Dahinter steckt die Verknüpfung beider Produkte als Bekennung zur Rückbesinnung auf ein Schlagwort namens Wertigkeit. Fokus gesetzt auf Haptik, Optik und natürlich ein gewissen Grössenwahn beinhaltend, denn von vorne herein ist klar, wir werden die Herstellungskosten niemals wieder einspielen. Darum ging es aber auch nicht in der ursprünglichen Intention. Ein Winzer hat genau wie ein Musiker heutzutage gegen immer höheren Produktionsdruck zu kämpfen. Martin macht seinen Wein nach wie vor zur Herzensangelegenheit. Kein Einsatz von Chemie in der Produktion, keine Hektik auf dem Weinberg, handverlesene Trauben. Das kommt unserem Credo nahe und so war es ein schöner Zufall, dass er noch 60 Flaschen seines 2012 Rieslings „Hochheimer Hölle“ unetikettiert eingelagert hatte. „Vinyl de Table“ beschreibt in seiner Fusion die Platte im Zusammenspiel mit dem gleich etikettierten Wein. Wein und Musik haben viel gemeinsam. In diesem Fall sind es zwei Produkte entschleunigter Herstellungsprozesse, die in einer Veröffentlichung zusammenfinden und eines Unterstreichen wollen: Wir wollen ein Zeichen gegen die momentan vorherrschende digitale Inflation und deren Folgen in Bezug auf der Verschiebung der Wahrnehmung vom Wertigkeitsbewusstsein setzen! Auch wenn es das letzte Produkt ist was wir auf den Markt bringen.

Wein ist ja auch ein Inbegriff für ein gewisses “Erwachensein”. Inwiefern trifft das auch auf den Sound von Dir zu, Paul?
Ich könnte mir nichts schlimmeres vorstellen, als mit meinem Sound Erwachsen zu sein. Das kindliche, oder auch verspielte, macht meinen Sound seit jeher aus. Aber sicherlich ist das ein automatischer Prozess in dem man dazu neigt Verspieltheit nach und nach einzugrenzen. Ich bin mir dabei selbst immer noch nicht im klaren, ob das ein guter, oder weniger guter Prozess ist.
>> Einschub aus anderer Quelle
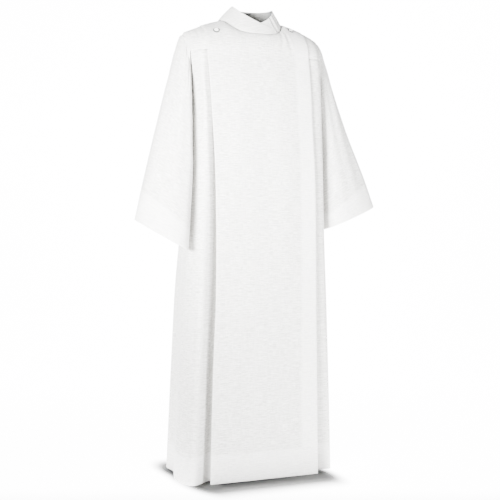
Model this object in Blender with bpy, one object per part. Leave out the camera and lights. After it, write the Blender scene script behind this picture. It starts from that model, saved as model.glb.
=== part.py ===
"""Front-wrap alb: a long white vestment, hollow as when it is worn.

The right front laps over the left one as a wide plain panel with a deep pleat behind its left edge.
The origin is the centre of the neck opening at shoulder height, where the shoulders carry the alb.
+Z is up, the front faces -Y, and the wearer's right is -X. Lengths are in metres.
The tables give heights above the hem, and the script moves them down to the origin's frame.
"""

import math

import bpy
import numpy as np

# Driving dimensions
NECK_HEIGHT = 1.431        # from the hem up to the shoulder line beside the neck
COLLAR_TOP = 1.476         # top edge of the collar
YOKE_HEIGHT = 1.315        # seam under the front yokes; above it the cloth turns back to the shoulders
UNDERARM_HEIGHT = 1.100
CLOTH = 0.0015             # wall thickness
SEAM = 0.0003              # space left at a seam
RIDGE_GAP = 0.0008         # the same where two walls meet as a ridge along the shoulders
LAYER_GAP = 0.0005         # space between cloth layers that lie on each other
SHOULDER_Y = -0.003        # the shoulder seams run along this line
SHOULDER_TIP = 0.2265      # from the centre to the armhole at the shoulder
LEFT_FULLER = 0.013        # the left side hangs out this much further
PLEAT_DEPTH = 0.050        # how far the pleat goes in behind the front panel
UNDER_END = -0.090         # free edge of the under front
PANEL_TOP = (-0.176, 0.163)   # the front panel's ends on the shoulder lines
SHOULDER_TILT = 0.025      # the wearer's left shoulder is held a little higher, by this much for each metre across
TOP_TURN = 78              # degrees through which the cloth turns back towards the shoulders
CLOTH_WHITE = (0.88, 0.88, 0.86)
SNAP_WHITE = (0.82, 0.82, 0.80)

# Rows and columns of the cloth walls
LOW_RISES = np.array([0.0, 0.12, 0.24, 0.36, 0.48, 0.60, 0.72, 0.84, 0.94, 1.03, UNDERARM_HEIGHT, 1.135, 1.17,
                      1.21, 1.26, YOKE_HEIGHT])
TOP_ROWS = 6
BACK_EVENED = 8            # times that the rows over the shoulder blades are evened out
PANEL_COLUMNS = 17
SIDE_COLUMNS = 16
YOKE_COLUMNS = 6
RIGHT_YOKE_UNDER = 3       # columns of the front panel that the right yoke reaches under
LEFT_YOKE_FROM = 5         # the panel's column where the left yoke starts under it
BACK_COLUMNS = 41
SLEEVE_COLUMNS = 30
SLEEVE_ROWS = 14
COLLAR_COLUMNS = 65
COLLAR_ROWS = 5
SLEEVE_LEAN = 0.16         # how far a sleeve's front and back lean in towards the body, of its width

# The pleat behind the panel's left edge: how far in each point lies, and how far behind the panel's face
PLEAT_PLACES = (0.045, 0.0485, PLEAT_DEPTH, 0.0485, 0.045, 0.025, 0.003)
PLEAT_BEHIND = (0.0125, 0.0113, 0.0083, 0.0053, 0.0041, 0.0039, 0.0037)

# A snap cap's side from its edge on the cloth to the dished middle
SNAP_SIDES = 20
SNAP_PROFILE = (
    # radius, height
    (0.0096, 0.0),
    (0.0100, 0.0008),
    (0.0098, 0.0018),
    (0.0088, 0.0026),
    (0.0070, 0.0026),
    (0.0055, 0.0019),
)

# The front panel: height, left and right edge, how far forward the edges and the middle are
PANEL = (
    # rise, left, right, edge_y, bulge
    (0.00, -0.183, 0.185, -0.112, 0.001),
    (0.20, -0.180, 0.181, -0.115, 0.003),
    (0.35, -0.177, 0.177, -0.119, 0.005),
    (0.55, -0.170, 0.174, -0.122, 0.007),
    (0.77, -0.1685, 0.172, -0.123, 0.009),
    (0.97, -0.172, 0.169, -0.121, 0.011),
    (1.11, -0.179, 0.163, -0.117, 0.013),
    (1.22, -0.184, 0.162, -0.109, 0.014),
    (1.315, -0.187, 0.161, -0.096, 0.014),
)

# The side of the right front: q is the bottom of the recess, n the front crest,
# s the side fold and e the side seam, or the armhole above the underarm
RIGHT_SIDE = (
    # rise, q_x, q_y, n_x, n_y, s_x, s_y, e_x, e_y
    (0.00, -0.168, -0.060, -0.231, -0.104, -0.2575, -0.010, -0.2430, 0.045),
    (0.20, -0.166, -0.062, -0.224, -0.104, -0.2500, -0.015, -0.2380, 0.040),
    (0.35, -0.163, -0.064, -0.217, -0.104, -0.2430, -0.020, -0.2330, 0.036),
    (0.55, -0.158, -0.068, -0.208, -0.103, -0.2350, -0.044, -0.2270, 0.030),
    (0.77, -0.156, -0.072, -0.199, -0.101, -0.2230, -0.056, -0.2200, 0.018),
    (0.95, -0.158, -0.074, -0.193, -0.098, -0.2130, -0.060, -0.2130, 0.008),
    (1.10, -0.164, -0.076, -0.193, -0.095, -0.2070, -0.060, -0.2100, -0.010),
    (1.17, -0.168, -0.078, -0.193, -0.092, -0.2050, -0.058, -0.2090, -0.032),
    (1.24, -0.171, -0.082, -0.196, -0.088, -0.2090, -0.062, -0.2125, -0.038),
    (1.315, -0.174, -0.088, -0.200, -0.085, -0.2170, -0.068, -0.2255, -0.050),
)

# The side of the left front, in the same way; gap is how far behind the panel the under front hangs
LEFT_SIDE = (
    # rise, gap, n_x, n_y, s_x, s_y, e_x, e_y
    (0.00, 0.070, 0.258, -0.062, 0.2710, -0.015, 0.2540, 0.045),
    (0.20, 0.047, 0.240, -0.082, 0.2600, -0.018, 0.2490, 0.040),
    (0.35, 0.034, 0.231, -0.090, 0.2530, -0.022, 0.2430, 0.036),
    (0.55, 0.022, 0.222, -0.095, 0.2450, -0.027, 0.2370, 0.030),
    (0.77, 0.014, 0.214, -0.096, 0.2340, -0.032, 0.2310, 0.022),
    (0.95, 0.010, 0.212, -0.094, 0.2250, -0.035, 0.2250, 0.012),
    (1.10, 0.008, 0.210, -0.091, 0.2210, -0.044, 0.2230, -0.006),
    (1.17, 0.007, 0.209, -0.089, 0.2210, -0.056, 0.2225, -0.032),
    (1.24, 0.006, 0.207, -0.086, 0.2200, -0.062, 0.2235, -0.038),
    (1.315, 0.004, 0.200, -0.085, 0.2170, -0.068, 0.2255, -0.050),
)

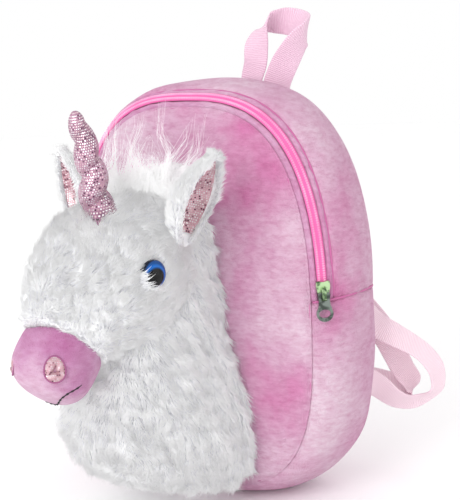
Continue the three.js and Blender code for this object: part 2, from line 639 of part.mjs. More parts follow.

Du hast als DJ & Live Act viele Gigs abgelehnt, stets spielst aber beim Fusion Festival, in Israel oder auch in Buenos Aires. Ist dieses „Rarmachen“ auch eine Antwort von Dir auf die Entwicklung des Musikmarktes?
Nein. Fakt ist aber, ich mache nicht jeden Mist mit. Ich lehne wie bereits oben beschrieben Internetplattformen die primär dem Selbstdarstellungstrieb dienen, sowie alles andere was in meinen Augen mit der Musik nichts zu tun hat, kategorisch ab. Ich habe mir gesagt, bevor ich das mitmachen muss um als Musiker nach wie vor existieren zu können, suche ich mir etwas, damit ich dem entfliehen kann. So ist es gekommen: Seit letztem Jahr bin ich verstärkt im Gartenbau tätig, hab mir einen alten VW Bus gekauft und statt Musikinstrumente Heckenschere, Motorsense und Rasenmäher zugelegt und schau dem ganzen treiben vermehrt von außen zu. Da muss ich mich gar nicht rar machen, das funktioniert ab dem Moment, wo das ganze mystische und ungreifbare eines Künstler und dessen Musik in den inflationären Wogen des Internets schier Wertlos wird, von ganz alleine. Wenn eine Bookingagentur sagt, „Ja die Musik von Paul ist ja gut, aber er hat ja gar kein Facebook Account“, dann ist wohl die Zeit gekommen seine Schwerpunkte zu verlagern. Und das habe ich bereits getan. Dafür kann ich mir aber auch die Authentizität bewahren und mich so spannenden Projekten wie Britschmalro hingeben.